Top Ten Prison Reform Goals, Article 2: Prison Reforms Ought to Offer Incentives to Transform Prisoners into Students and Teachers
Our prison system churns out repeat failures at an alarming rate. As a prisoner who has been locked in various prisons since 1987, I’ve learned a great deal from the thousands with whom I’ve served time. Personal experiences, observations, and lessons I’ve learned from others convince me that I know the prison reforms necessary to lower the appalling recidivism rate.
Effective prison reforms would offer incentives that motivate prisoners to become students and teachers.
In today’s federal prison system, administrators compel those who lack a high school education to participate in classes or study programs designed to bring each prisoner up to a high school equivalency level. Those prisoners who refuse to participate in the mandatory education program suffer penalties. They lose access to potential good-time credits, and they earn lower nominal wages from prison jobs. Yet high recidivism rates strongly suggest that high-pressure tactics like compulsory education programs fail to prepare prisoners for successful re-entry into society.
Through my work in writing about prisons, the people they hold, and strategies for growing through confinement, I’ve spoken with hundreds of prisoners. Many of those men serve lengthy sentences after continued failures following previous releases from prison. Despite citing struggles in finding adequate employment as the underlying reason for their repeated returns to prison, few make the full commitment necessary to educate themselves in meaningful ways. They suffer from an apathy that only gradual incentives can cure.
Tom provides an example of an attitude that I find typical of the prisoners I’ve interviewed. Tom served nine years in a California prison and was released in 2002. He said that upon his release, he could not find sustainable employment. The wages Tom earned while working at a car wash were insufficient for him to save the funds necessary to rent his own apartment. He said that after a full week’s work, he paid his expenses and was left with $3 in disposable income.
“If I bought an order of fries with my cheeseburger I would be over budget.”
While still in the halfway house, Tom engaged in criminal activity that resulted in his receiving a new prison term of ten years. I met him a few months after he arrived at the prison where I was held.
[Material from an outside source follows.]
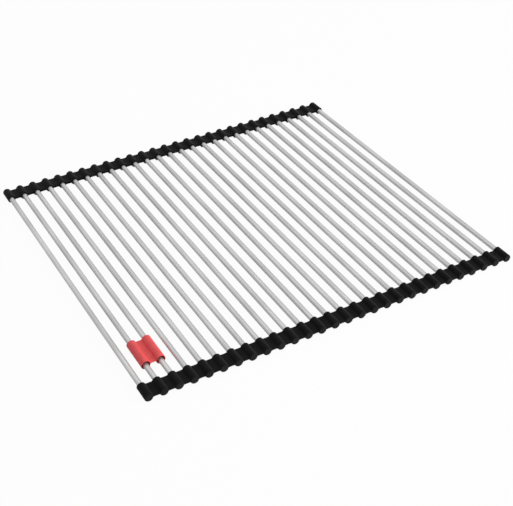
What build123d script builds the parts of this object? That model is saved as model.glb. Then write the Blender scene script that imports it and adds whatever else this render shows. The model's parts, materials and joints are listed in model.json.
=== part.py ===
"""Roll up dish drying rack: steel tubes side by side, held by a flexible moulded strip at each end,
with a clip that slides along two of the tubes.

X runs along the end strips, Y along the tubes, and Z is up. The rack lies flat on Z = 0, with the
origin under its middle. All sizes are in millimetres.
"""

from build123d import *

import os

# Driving sizes of the rack
rod_count = 28
rod_pitch = 17.0
rack_length = 427.0

# Tubes
rod_diameter = 6.0
rod_wall = 0.5

# Sleeves of the end strips: one closed sleeve on each tube end
sleeve_wall = 1.8
sleeve_length = 20.2
end_wall = 2.4
end_taper_length = 0.6
end_taper_height = 0.7
seat_clearance = 0.04
rod_end_clearance = 0.2
foot_depth = 0.35

# Webs of the end strips: the thin flexible sheet from one sleeve to the next
web_thickness = 2.8
web_scallop = 0.4
web_fillet = 1.6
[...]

Tom told me that he had no choice but to commit another crime, as he wasn’t making it in society as a working man.
Despite the new term, Tom served his time in ways that were unlikely to prepare him for sufficient employment upon his next release. He played cards. He participated in classes like leather shop, beading, and crocheting. Since Tom had earned his GED during his previous term, Tom felt certain that he had all the formal education he needed.
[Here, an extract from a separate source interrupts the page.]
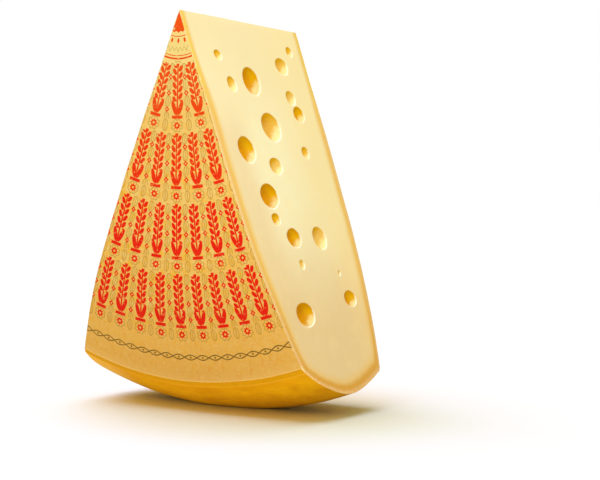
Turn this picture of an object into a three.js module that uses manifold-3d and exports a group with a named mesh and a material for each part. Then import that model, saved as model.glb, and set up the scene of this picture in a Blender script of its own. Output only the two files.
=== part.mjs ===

“More school ain’t gonna help me none,” Tom rejected my suggestion that he participate in a program that could lead to his earning an associate’s degree from Taft Community College. “No one out there’s gonna hire no felon. And these people here don’t care nothin’ about me going to school. All they want is that I earn me some certificates and that’s what I’m doing. I got ten years to serve. That’s all that matters. I’ll worry about what I’m gonna do when I get out of here.”
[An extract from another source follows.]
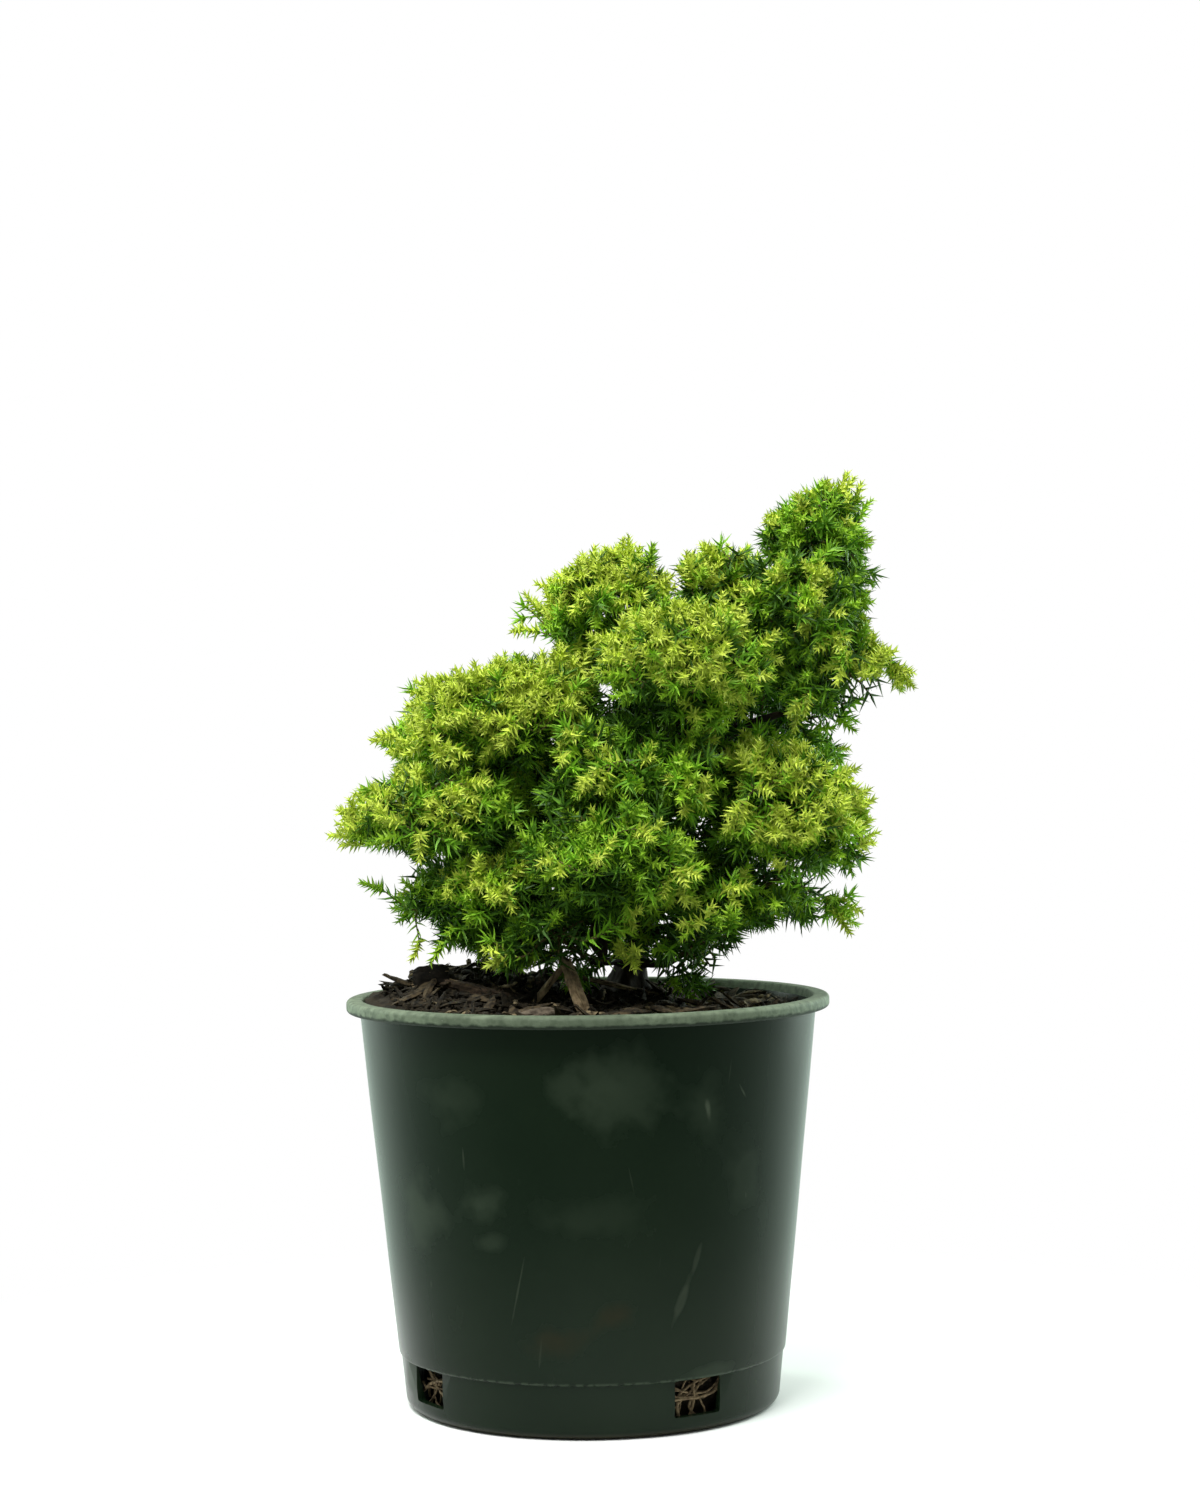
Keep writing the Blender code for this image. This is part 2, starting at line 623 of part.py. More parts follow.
def heart_shell(index, share, room, rng):
    """The dense heart of a mass: a lumpy ball that keeps clear of the limbs, with needles all over it."""
    middle = Vector(room.middles[index])
    mesh = bmesh.new()
    bmesh.ops.create_icosphere(mesh, subdivisions=2 if share > WIDE_HEART else 1, radius=1)
    bmesh.ops.rotate(mesh, verts=mesh.verts, matrix=Matrix.Rotation(rng.uniform(0, math.pi), 3, (0.4, 0.2, 1)))
    directions = [corner.co.normalized() for corner in mesh.verts]
    faces = [tuple(corner.index for corner in face.verts) for face in mesh.faces]
    mesh.free()
    free = [room.farthest(index, direction, TWIG_RADIUS, share) for direction in directions]
    corners = [
        middle + direction * max(reach * rng.uniform(1 - HEART_LUMPS, 1), 2 * TWIG_RADIUS)
        for direction, reach in zip(directions, free)
    ]
    for _ in range(2 * TRIES):
        for face in faces:
            if not room.clears(face_samples([corners[k] for k in face]), TWIG_RADIUS):
                for k in face:
                    corners[k] = corners[k].lerp(middle, 0.12)
    spiked = []
    for face in faces:
        a, b, c = (corners[k] for k in face)
        base, out = (a + b + c) / 3, (b - a).cross(c - a).normalized()
        jitter = Vector([rng.uniform(-0.35, 0.35) for _ in range(3)])
        end = base + (out + jitter).normalized() * NEEDLE_LENGTH * rng.uniform(0.8, 1.3)
        sides = [point for pair in ((a, b), (b, c), (c, a)) for point in face_samples([*pair, end])]
        if room.holds(index, end, 0) and room.clears(sides, TWIG_RADIUS / 2):
            corners.append(end)
            spiked += [(face[k - 1], face[k], len(corners) - 1) for k in range(3)]
        else:
            spiked.append(face)
    return corners, spiked


def twig_points(stem, target):
    """A shoot that leaves the stem forwards and turns out to its target."""
    nearest = min(range(11), key=lambda i: (stem.point(i / 10) - target).length) / 10
    share = FIRST_TWIG + (1 - FIRST_TWIG) * nearest * 0.8
    start = stem.point(share)
    forward = stem.direction(share)
    straight = (target - start).length * BEND_LENGTH
    leave = start + forward * straight
    return bezier(start, leave, target - (target - leave).normalized() * straight, target, 7)


def spray(index, points, room, rng):
    """(points, faces) of one spray: a twig that swells into a slim shoot, and needles that stand out of it
    all round. A needle that would leave the mass's space or touch a limb is left out."""
    tip, ahead = points[-1], (points[-1] - points[-3]).normalized()
    length = min(SPRAY_LENGTH, 0.8 * (tip - points[0]).length)
    stations = [points[0], *(tip - ahead * length * (1 - i / SPRAY_RINGS) for i in range(SPRAY_RINGS)), tip]
    radii = [TWIG_RADIUS, TWIG_RADIUS, *[SPRAY_RADIUS] * (SPRAY_RINGS - 1), 0]
    across = ahead.orthogonal().normalized()
    across.rotate(Matrix.Rotation(rng.uniform(0, 2 * math.pi), 3, ahead))
    corners, faces = tube(stations, radii, 3, across)
    plain, toothed = faces[:3], faces[3:-1]
    for face in toothed:
        middle = sum((corners[k] for k in face), Vector()) / len(face)
        side = middle - tip
        side = (side - ahead * side.dot(ahead)).normalized()
        lean = ahead * math.cos(NEEDLE_SPREAD) + side * math.sin(NEEDLE_SPREAD)
        end = middle + lean * NEEDLE_LENGTH * rng.uniform(0.8, 1.15)
        free = room.clears([middle.lerp(end, i / 4) for i in range(5)], SPRAY_RADIUS)
        if len(face) == 4 and free and room.holds(index, end, 0):
            corners.append(end)
            plain += [(face[k - 1], face[k], len(corners) - 1) for k in range(len(face))]
        else:
            plain.append(face)
    return corners, [*plain, faces[-1]]


def fused(name, shells, material):
    """One solid from a main shell and all that stands out of it."""
    parts = bpy.data.collections.new(name + "_parts")
    bpy.context.scene.collection.children.link(parts)
    main = new_object(name, *shells[0], material)
    for i, shell in enumerate(shells[1:]):
        new_object(f"{name}_part_{i}", *shell, collection=parts)
    union = main.modifiers.new("Fuse", "BOOLEAN")
    union.operation = "UNION"
    union.operand_type = "COLLECTION"
    union.collection = parts
    apply_modifiers(main)
    for obj in list(parts.objects):
        bpy.data.objects.remove(obj)
    bpy.data.collections.remove(parts)
    keep_main_shell(main)
    return main


def mass_stem(index, bough, room):
    """The stem that carries a mass, from just clear of its bough's tip to past the mass's middle."""
    middle, reach = Vector(room.middles[index]), Vector(room.reaches[index])
    ahead = bough.direction(1)
    start = bough.point(1) + ahead * FIT_GAP
    onward = (middle - start).normalized()
    end = middle + Vector([onward[axis] * reach[axis] for axis in range(3)]) * STEM_END
    handle = (end - start).length * 0.35
    points = bezier(start, start + ahead * handle, end - onward * handle, end, 5)
    return Limb(points, [STEM_RADIUS - i * STEM_RADIUS / 10 for i in range(5)])


def is_sound(obj):
    """Whether the mesh stays one closed skin when corners that all but meet are taken as one."""
    mesh = bmesh.new()
    mesh.from_mesh(obj.data)
    bmesh.ops.remove_doubles(mesh, verts=mesh.verts, dist=SOUND_GAP)
    sound = all(edge.is_manifold for edge in mesh.edges) and all(corner.is_manifold for corner in mesh.verts)
    mesh.free()
    return sound


def grow_mass(index, name, spec, sprays, bough, room, material, rng):
    stem = mass_stem(index, bough, room)
    shells = [tube(stem.points, stem.radii, 4), heart_shell(index, spec["heart"], room, rng)]
    middle = Vector(room.middles[index])
    for direction in even_directions(sprays, rng.uniform(0, 2 * math.pi)):
        direction = (direction + Vector([rng.uniform(-0.2, 0.2) for _ in range(3)])).normalized()
        target = middle + direction * room.farthest(index, direction, TWIG_RADIUS)
        twig = twig_points(stem, target)
        if (target - middle).length > SHORTEST_TWIG and room.clears(twig, TWIG_RADIUS):
            shells.append(spray(index, twig, room, rng))
    return fused("foliage_" + name, shells, material)


def build_mass(index, name, spec, bough, room, material):
    """Grows a mass. Where two of its pieces only just touch, it is grown again from another seed, and with
    fewer sprays if that doesn't help."""
    for sprays in range(spec["sprays"], 0, -1):
        for attempt in range(TRIES):
            rng = random.Random(f"{name} {attempt}")
            mass = grow_mass(index, name, spec, sprays, bough, room, material, rng)
            if is_sound(mass):
                return
            bpy.data.objects.remove(mass)
    raise RuntimeError(f"no sound form was found for {name}")


def main():
    clear_scene()
    rng = random.Random(SEED)
    plastic = finish_material("green_pot_plastic", (0.016, 0.034, 0.026), 0.32)
    mix = finish_material("potting_mix", (0.030, 0.022, 0.013), 0.95)
    mulch = finish_material("bark_mulch", (0.075, 0.045, 0.026), 0.9)
    bark = finish_material("cedar_bark", (0.085, 0.050, 0.032), 0.85)
    bright = finish_material("new_needles", (0.32, 0.44, 0.035), 0.5)
    green = finish_material("older_needles", (0.075, 0.21, 0.022), 0.5)

    build_pot(plastic)
    build_potting_mix(mix, rng)
    for name, spec in BARK_PIECES.items():
        bark_piece(name, spec).data.materials.append(mulch)

    smooth(new_object("trunk", *trunk_shell(), bark), 60)
    trunk = trunk_limb()
    limbs = {}
    for name, spec in MASSES.items():
        if spec["at"] == 1:
            limbs[name] = trunk
            continue
        limbs[name] = bough_limb(trunk, spec)
        clearance = new_object("trunk_clearance", *trunk_shell(FIT_GAP))
        build_bough("bough_" + name, limbs[name], clearance, bark)

    room = Room([*limbs.values(), *[bark_limb(spec) for spec in BARK_PIECES.values()]])
    for index, (name, spec) in enumerate(MASSES.items()):
        build_mass(index, name, spec, limbs[name], room, bright if name in BRIGHT_MASSES else green)


main()
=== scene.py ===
import json
import math
import random

import bmesh
import bpy
import numpy as np
from mathutils import Matrix, Vector, noise

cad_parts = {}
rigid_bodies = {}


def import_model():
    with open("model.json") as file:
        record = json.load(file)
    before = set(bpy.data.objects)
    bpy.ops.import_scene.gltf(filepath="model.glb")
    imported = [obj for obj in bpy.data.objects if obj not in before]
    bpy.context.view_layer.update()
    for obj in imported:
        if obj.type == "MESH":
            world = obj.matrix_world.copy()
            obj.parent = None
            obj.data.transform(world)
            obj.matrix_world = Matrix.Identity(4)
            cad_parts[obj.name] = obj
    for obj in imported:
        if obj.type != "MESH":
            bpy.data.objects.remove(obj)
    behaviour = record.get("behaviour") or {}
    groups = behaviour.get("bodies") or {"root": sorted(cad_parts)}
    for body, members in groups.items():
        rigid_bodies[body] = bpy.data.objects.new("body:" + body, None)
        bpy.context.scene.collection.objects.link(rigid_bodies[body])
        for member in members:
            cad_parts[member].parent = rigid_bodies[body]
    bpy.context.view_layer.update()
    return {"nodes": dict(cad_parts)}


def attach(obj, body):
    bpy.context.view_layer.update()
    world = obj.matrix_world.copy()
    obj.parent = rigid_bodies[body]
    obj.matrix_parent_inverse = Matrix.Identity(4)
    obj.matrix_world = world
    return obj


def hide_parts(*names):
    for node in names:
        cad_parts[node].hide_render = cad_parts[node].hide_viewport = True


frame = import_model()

mm = 0.001
goldenAngle = math.pi * (3 - math.sqrt(5))
scene = bpy.context.scene
nodeNames = sorted(frame["nodes"])
foliageNodes = [name for name in nodeNames if name.startswith("foliage_")]
boughNodes = [name for name in nodeNames if name.startswith("bough_")]
barkNodes = [name for name in nodeNames if name.startswith("bark_")]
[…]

Prison reforms ought to change such attitudes, and my experience has convinced me that meaningful incentives would help. Prisoners like Tom fill our nation’s prison system. They lack an appreciation for the importance of education, and release dates that hover years or decades away lulls prisoners into a dangerous complacency. Too many prisoners become comfortably numb to their surroundings. All of society has an interest in motivating people in prison to work toward earning freedom, which is one reason that we need prison reforms now.
Legislators and administrators ought to introduce incentives that will motivate prisoners to both learn and teach. Those who educate themselves will have deeper skill sets from which they can draw when striving to create places for themselves in society upon release. If prison reforms were introduced that offered prisoners opportunities to work toward improving their quality of life while they served their sentences, and perhaps advance their release dates through a series of sustained accomplishments, legislators and administrators would simultaneously lower recidivism rates. Such prison reforms would make society safer and lower the costs of operating our $60 billion prison system.